Modi’s nationalist government espouses a political ideology called “Hindutva”, which advocates an exclusively Hindu state. Hindus comprise 80 percent of the Indian population, while Muslims number 204 million, making up 15 percent of the country’s total population of 1.4 billion. 

Since Modi came to power in 2014, India has seen a rapid increase in hate crimes and state policies targeting Muslims and other minorities. “What we have now is an actual member of the RSS, this extremist Hindutva-oriented group, [with] Mr. Modi as prime minister of India. What we have here is an extremist who has taken over the government,” said Stanton. The RSS or the Rashtriya Swayamsevak Sangh is a group that spearheaded the rise of the Hindutva ideology in India, and it has heavily influenced the ruling party and Modi's government, which is composed of prominent RSS members.
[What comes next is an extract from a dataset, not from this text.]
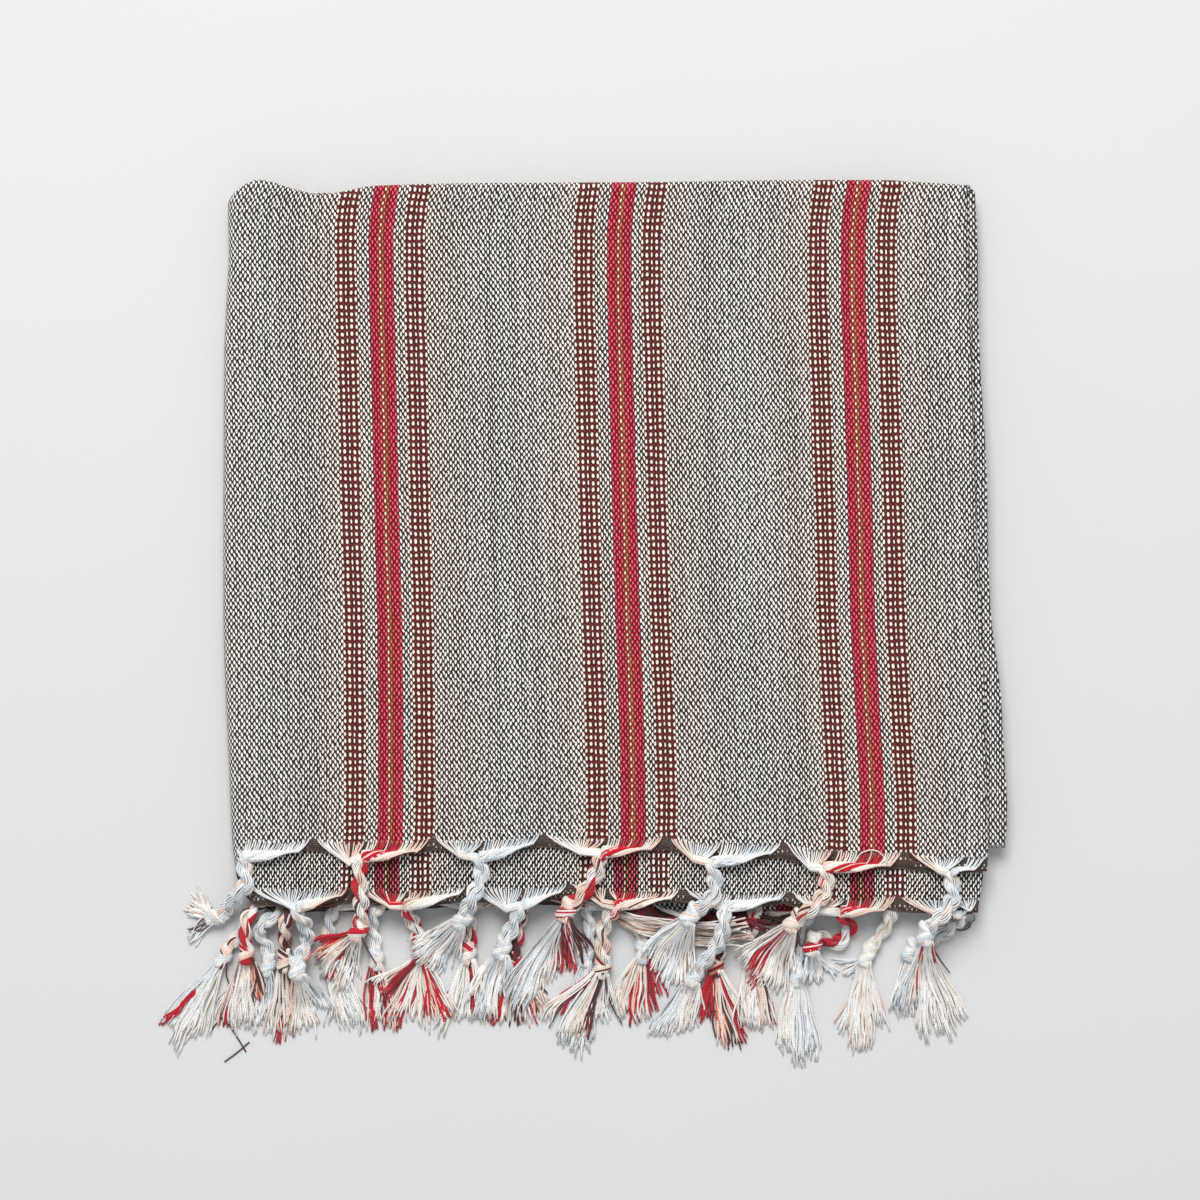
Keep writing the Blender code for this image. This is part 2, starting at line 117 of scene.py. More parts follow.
def gone_along(points):
    """Distance gone at every point of a line, or of each of several lines."""
    steps = np.linalg.norm(np.diff(points, axis=-2), axis=-1)
    return np.concatenate((np.zeros((*steps.shape[:-1], 1)), np.cumsum(steps, -1)), -1)


def sampled(want, at, line):
    """The points of a line at the wanted places, where at are the places of its own points."""
    return np.column_stack([np.interp(want, at, column) for column in line.T])


def softened(x, xs, ys, width=7.0):
    """Linear interpolation with its corners rounded."""
    order = np.argsort(xs)
    xs, ys = xs[order], ys[order]
    return sum(0.2 * np.interp(x + step * width, xs, ys) for step in (-1.0, -0.5, 0.0, 0.5, 1.0))


def levels(table, along):
    return [softened(along, table.along, column, 3.5) for column in table[1:]]


def section(top, hem_a, hem_b):
    """The back-and-forth section at each station: y, distance from the fold's axis, under share and layer."""
    wide, tight = 1.5 * PITCH, 0.5 * PITCH
    flat = np.ones_like(top)
    y_top, y_low, y_hidden = top - wide, (FOLD_C + tight) * flat, FOLD_C + 30 * flat
    parts = []

    def run(y0, y1, steps, dist, under, layer):
        for t in np.linspace(0, 1, steps, endpoint=False):
            parts.append((y0 + (y1 - y0) * t, dist * flat, under * flat, layer))

    def bend(y0, sign, radius, middle, start, steps, under0, under1, layer):
        for t in np.linspace(0, 1, steps, endpoint=False):
            y = y0 + sign * radius * math.sin(math.pi * t)
            dist = middle + start * radius * math.cos(math.pi * t)
            parts.append((y, dist * flat, (under0 + (under1 - under0) * t) * flat, layer))

    run(hem_a, y_top, 102, STACK, 0.0, 0)
    bend(y_top, 1, wide, INNER + wide, 1, 12, 0.0, 1.0, 0)
    run(y_top, y_low, 30, INNER, 1.0, 1)
    bend(y_low, -1, tight, INNER + tight, -1, 6, 1.0, 1.0, 1)
    run(y_low, y_top, 30, INNER + PITCH, 1.0, 2)
    bend(y_top, 1, tight, INNER + wide, -1, 6, 1.0, 0.0, 2)
    run(y_top, y_hidden, 26, FAR_END, 0.0, 3)
    run(y_hidden, hem_b, 18, FAR_END, 0.0, 3)
    parts.append((hem_b, FAR_END * flat, 0 * flat, 3))
    *columns, layers = zip(*parts)
    return *(np.stack(column, 1) for column in columns), np.array(layers)


def ripple(x, y, seed):
    """Small soft unevenness, about -1 to 1."""
    own = np.random.default_rng(seed)
    total = 0.0
    for _ in range(7):
        angle = own.uniform(0, math.pi)
        length = own.uniform(24, 60)
        phase = own.uniform(0, 6.28)
        total = total + np.sin((x * math.cos(angle) + y * math.sin(angle)) * 6.283 / length + phase)
    return total / 4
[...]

The government has been criticised for encouraging violence and for remaining silent on the persecution of minority groups waged by religious hardliners. Many critics have fiercely condemned the Modi government’s silence around the recent Haridwar conference.

Syed Zafar Islam, spokesperson for Modi’s government, rejected Genocide Watch’s warning. 

“First of all, the impression they have created is factually incorrect,” said Islam, who happens to be Muslim. “No such things exist as are being portrayed.”